Rustin found personal happiness in his golden years with a man named Walter Naegle, and they were together until Rustin's death in 1987. Without the option to marry, which wouldn't become possible until 2015's Obergefell v. Hodges decision, Rustin's best option was to adopt his partner. This arrangement, which passed muster because Naegle was thirty-some years his junior, gave the couple familial rights they wouldn't have had otherwise (including important financial protections) and was somewhat common prior to wider acceptance of gay marriage. But a formal adoption isn't the same as a marriage, and Naegle could only be listed as Rustin's adopted son and administrative assistant in his obituary.
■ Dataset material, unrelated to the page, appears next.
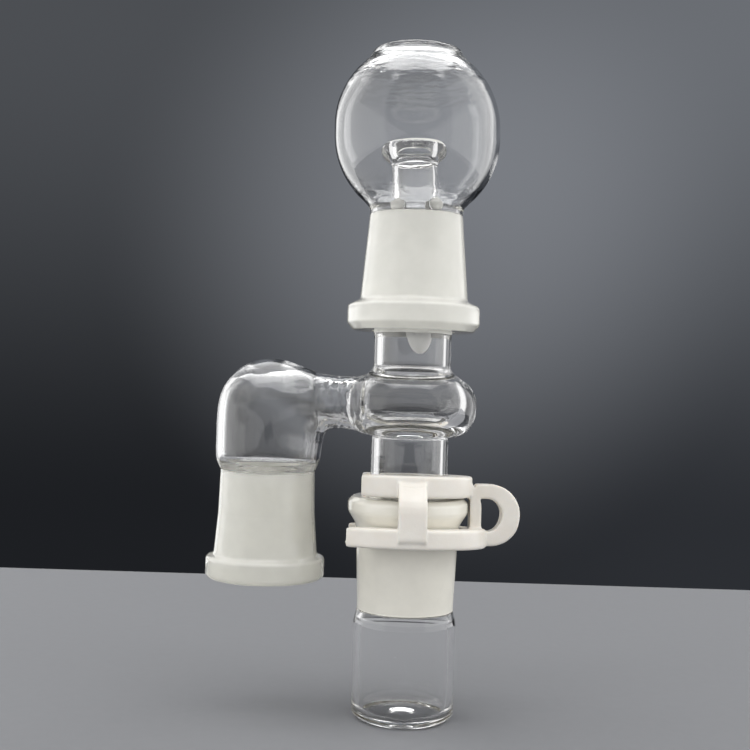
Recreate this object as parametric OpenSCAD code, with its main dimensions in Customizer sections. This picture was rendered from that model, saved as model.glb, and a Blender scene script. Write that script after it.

He received a posthumous pardon and the Presidential Medal of Freedom

Unfortunately, Bayard Rustin didn't live long enough to benefit from changing public opinions, especially about sexuality ... a climate change that would've allowed him to marry and may have resulted in him getting the long overdue recognition he deserved. Still, some of the wrongs of the past have been corrected, at least on paper. In 2020, Rustin was posthumously pardoned for his 1953 sex perversion charge by California Governor Gavin Newsom. The measure was part of a concerted effort by Newsom to symbolically undo the injustice of such convictions. The Governor was urged to take these steps by the California Legislative Black Caucus and the California Legislative LGBTQ Caucus.

Seven years earlier, then-President Barack Obama awarded Rustin the 2013 Presidential Medal of Freedom (via The Washington Blade). In his speech, Obama said of Rustin, "For decades, this great leader, often at Dr. King's side, was denied his rightful place in history because he was openly gay. No medal can change that, but today, we honor Bayard Rustin's memory by taking our place in his march towards true equality, no matter who we are or who we love." His surviving partner, Walter Naegle, was on hand to accept the award on his behalf.